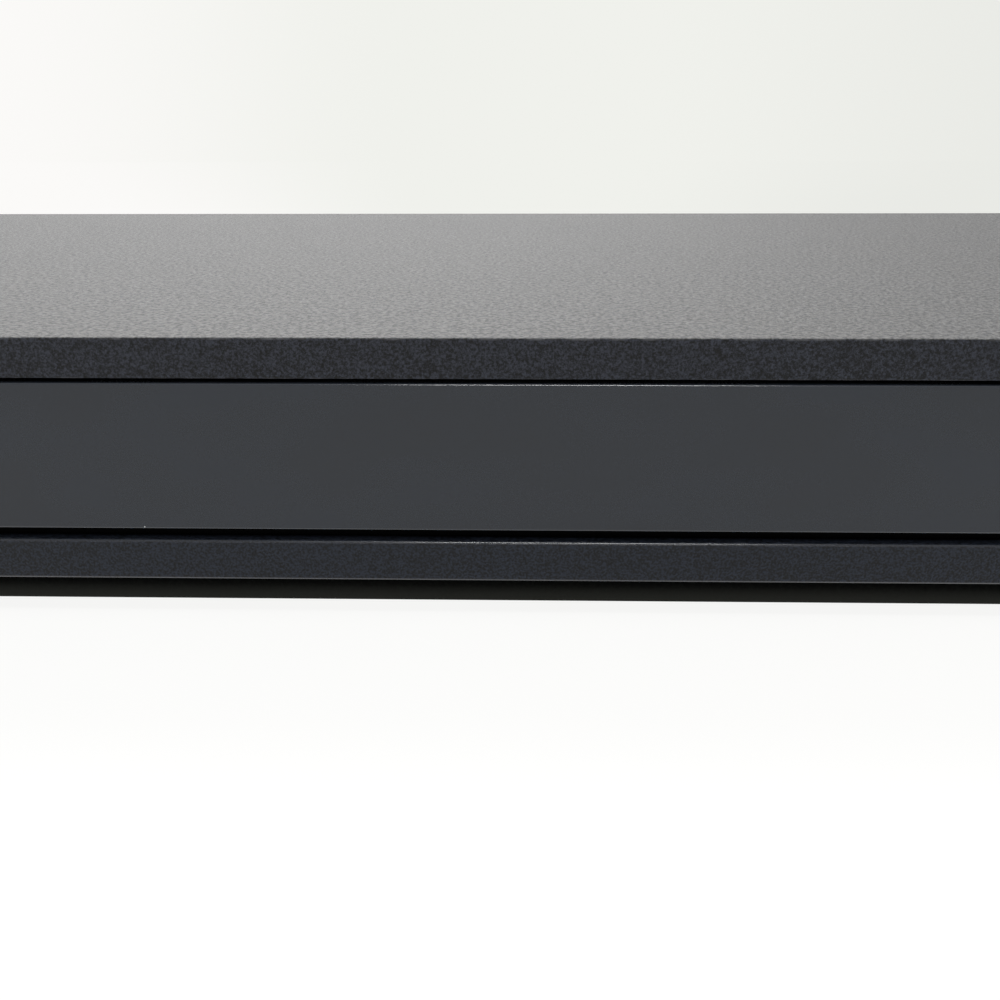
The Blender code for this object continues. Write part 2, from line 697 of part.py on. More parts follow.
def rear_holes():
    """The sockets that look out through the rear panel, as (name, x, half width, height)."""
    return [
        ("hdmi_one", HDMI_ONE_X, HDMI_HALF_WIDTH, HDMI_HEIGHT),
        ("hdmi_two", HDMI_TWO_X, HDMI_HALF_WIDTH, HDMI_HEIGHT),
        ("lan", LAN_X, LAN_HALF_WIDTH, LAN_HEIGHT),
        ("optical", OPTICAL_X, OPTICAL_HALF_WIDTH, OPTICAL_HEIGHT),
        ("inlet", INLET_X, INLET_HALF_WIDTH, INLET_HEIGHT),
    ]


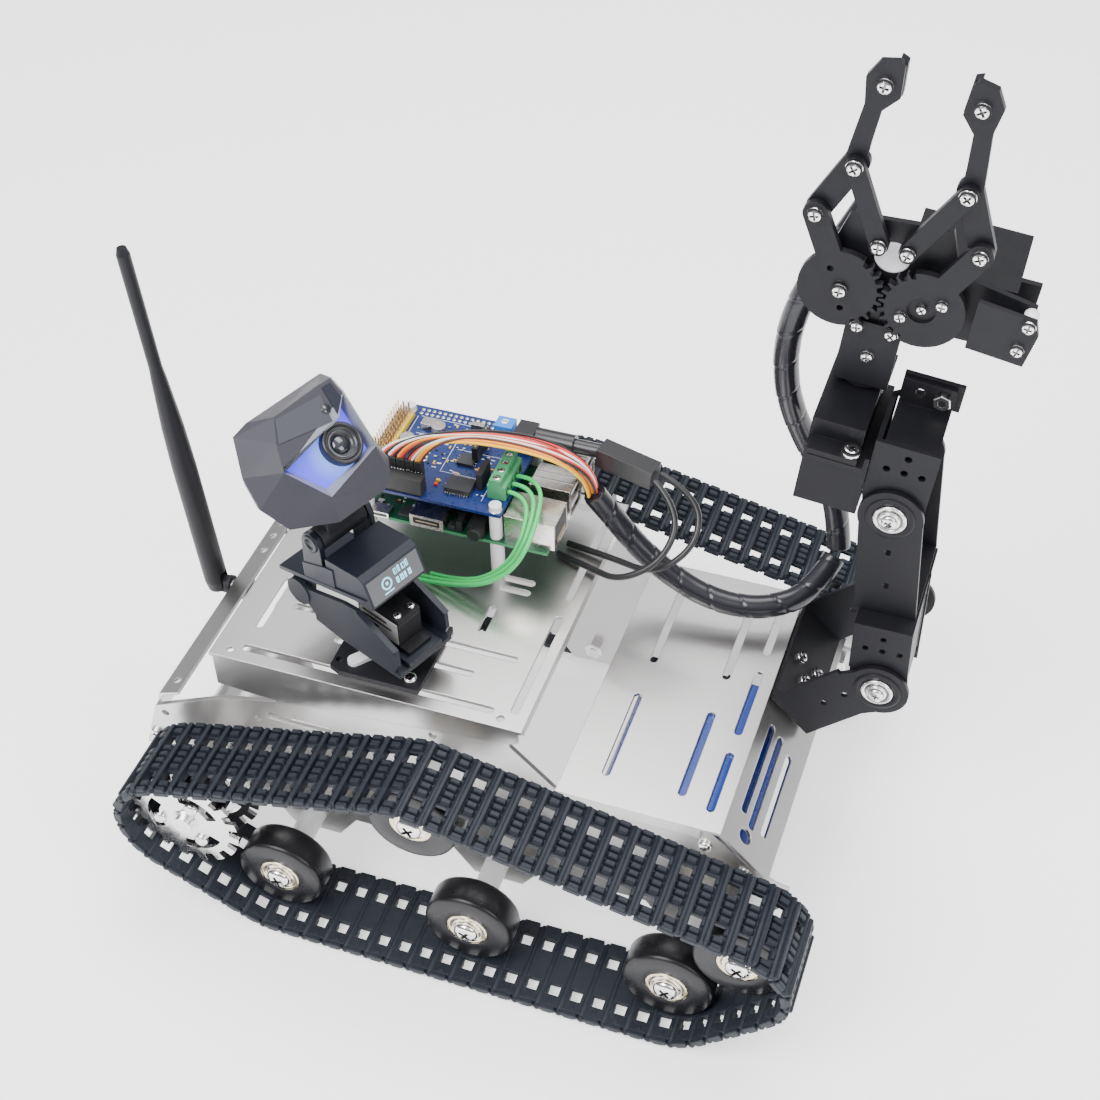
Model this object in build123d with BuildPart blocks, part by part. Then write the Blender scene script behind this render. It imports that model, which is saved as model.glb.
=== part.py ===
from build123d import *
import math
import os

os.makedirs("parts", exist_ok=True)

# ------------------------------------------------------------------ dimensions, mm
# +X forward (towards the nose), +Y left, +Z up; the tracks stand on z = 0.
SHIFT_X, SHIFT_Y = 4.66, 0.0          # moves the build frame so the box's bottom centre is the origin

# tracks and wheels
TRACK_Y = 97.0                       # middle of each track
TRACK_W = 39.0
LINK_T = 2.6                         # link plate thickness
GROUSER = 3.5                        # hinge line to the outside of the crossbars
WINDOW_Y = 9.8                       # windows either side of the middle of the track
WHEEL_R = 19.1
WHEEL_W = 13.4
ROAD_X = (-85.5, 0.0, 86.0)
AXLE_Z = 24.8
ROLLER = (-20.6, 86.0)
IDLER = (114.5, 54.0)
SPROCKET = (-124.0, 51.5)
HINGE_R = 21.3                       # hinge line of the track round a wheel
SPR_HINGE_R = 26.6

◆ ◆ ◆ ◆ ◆

**WHAT IS BEING ASKED**. Return the entries above exactly, each one complete.

**COMPLETE OUTPUT**.
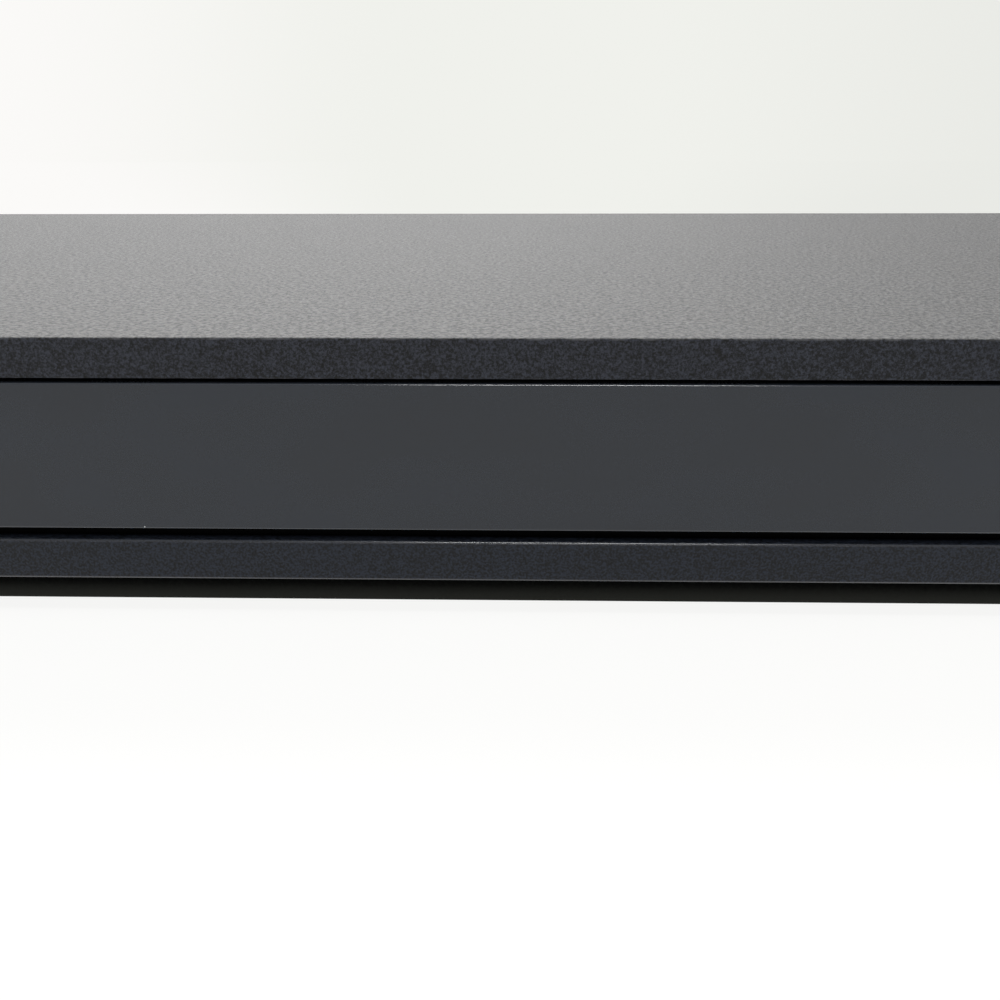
The Blender code for this object continues. Write part 2, from line 697 of part.py on. More parts follow.
def rear_holes():
    """The sockets that look out through the rear panel, as (name, x, half width, height)."""
    return [
        ("hdmi_one", HDMI_ONE_X, HDMI_HALF_WIDTH, HDMI_HEIGHT),
        ("hdmi_two", HDMI_TWO_X, HDMI_HALF_WIDTH, HDMI_HEIGHT),
        ("lan", LAN_X, LAN_HALF_WIDTH, LAN_HEIGHT),
        ("optical", OPTICAL_X, OPTICAL_HALF_WIDTH, OPTICAL_HEIGHT),
        ("inlet", INLET_X, INLET_HALF_WIDTH, INLET_HEIGHT),
    ]


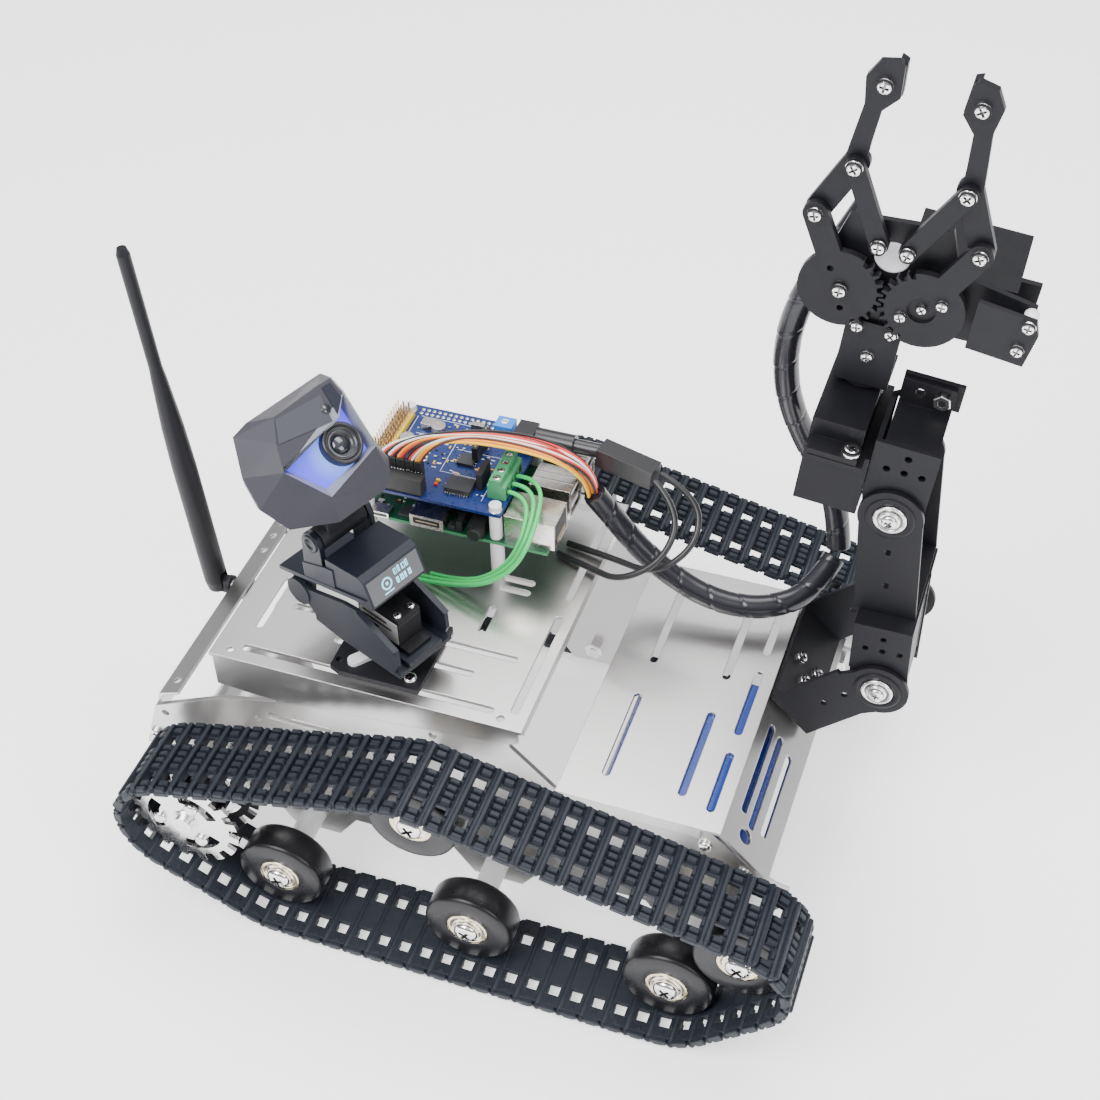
Model this object in build123d with BuildPart blocks, part by part. Then write the Blender scene script behind this render. It imports that model, which is saved as model.glb.
=== part.py ===
from build123d import *
import math
import os

os.makedirs("parts", exist_ok=True)

# ------------------------------------------------------------------ dimensions, mm
# +X forward (towards the nose), +Y left, +Z up; the tracks stand on z = 0.
SHIFT_X, SHIFT_Y = 4.66, 0.0          # moves the build frame so the box's bottom centre is the origin

# tracks and wheels
TRACK_Y = 97.0                       # middle of each track
TRACK_W = 39.0
LINK_T = 2.6                         # link plate thickness
GROUSER = 3.5                        # hinge line to the outside of the crossbars
WINDOW_Y = 9.8                       # windows either side of the middle of the track
WHEEL_R = 19.1
WHEEL_W = 13.4
ROAD_X = (-85.5, 0.0, 86.0)
AXLE_Z = 24.8
ROLLER = (-20.6, 86.0)
IDLER = (114.5, 54.0)
SPROCKET = (-124.0, 51.5)
HINGE_R = 21.3                       # hinge line of the track round a wheel
SPR_HINGE_R = 26.6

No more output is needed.